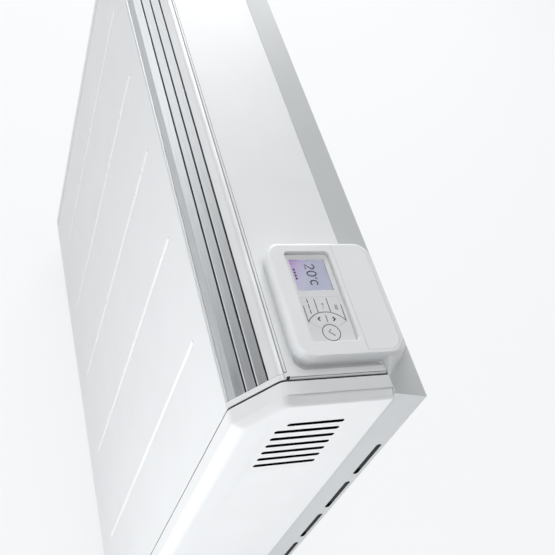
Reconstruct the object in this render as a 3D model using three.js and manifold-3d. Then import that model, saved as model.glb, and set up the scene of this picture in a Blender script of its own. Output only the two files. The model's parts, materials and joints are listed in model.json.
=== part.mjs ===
// Storage heater with a top-front outlet grille, a control pod on the right of its top and a
// brick core. Millimetres, +Z up, +X to the viewer's right, +Y to the wall. The origin is on
// the floor under the middle of the heater.
import * as THREE from 'three';
import { mergeVertices } from 'three/addons/utils/BufferGeometryUtils.js';
import Module from 'manifold-3d';

const wasm = await Module();
wasm.setup();

// Driving dimensions: casing
const BODY_LENGTH = 747; // between the seams of the two end caps
const CASE_DEPTH = 185; // front face to wall
const TOP_HEIGHT = 700; // floor to flat top
const CASE_BOTTOM = 38; // floor to the underside of the casing
const SHEET = 1.2; // steel sheet
const FIT = 0.3; // gap between seated pieces
const SEAM = 0.8; // visible gap between a panel and an end cap
const FLANGE = 12; // turned-in edge of a panel

// Front panel ribs
const RIB_COUNT = 5;
const RIB_PITCH = 135;
const RIB_WIDTH = 5;
const RIB_HEIGHT = 1.2;
const RIB_TOP_DROP = 88; // flat top down to the ribs' upper ends
const RIB_BOTTOM_MARGIN = 70; // casing bottom up to the ribs' lower ends

// Sloping grille between front face and top
const GRILLE_RUN = 38; // its depth along Y
const GRILLE_RISE = 44; // its height
const LIP_WIDTH = 3;
const LOWER_RAIL_WIDTH = 10.7;
const RAIL_THICKNESS = 1.6;
const SLAT_COUNT = 3;
const SLAT_PITCH = 11.9;
const SLAT_WIDTH = 9.5;
const SLAT_THICKNESS = 1.4;
const SLAT_LEG = 8; // blade below each slat
const UPPER_RAIL_RADIUS = 7.6; // rounding from the grille plane into the top
const GRILLE_END_WIDTH = 5.5;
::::
**Instructions for the task:**
Only the number is wanted: how many lines of the material above include the word "three"?

**Solution:**
3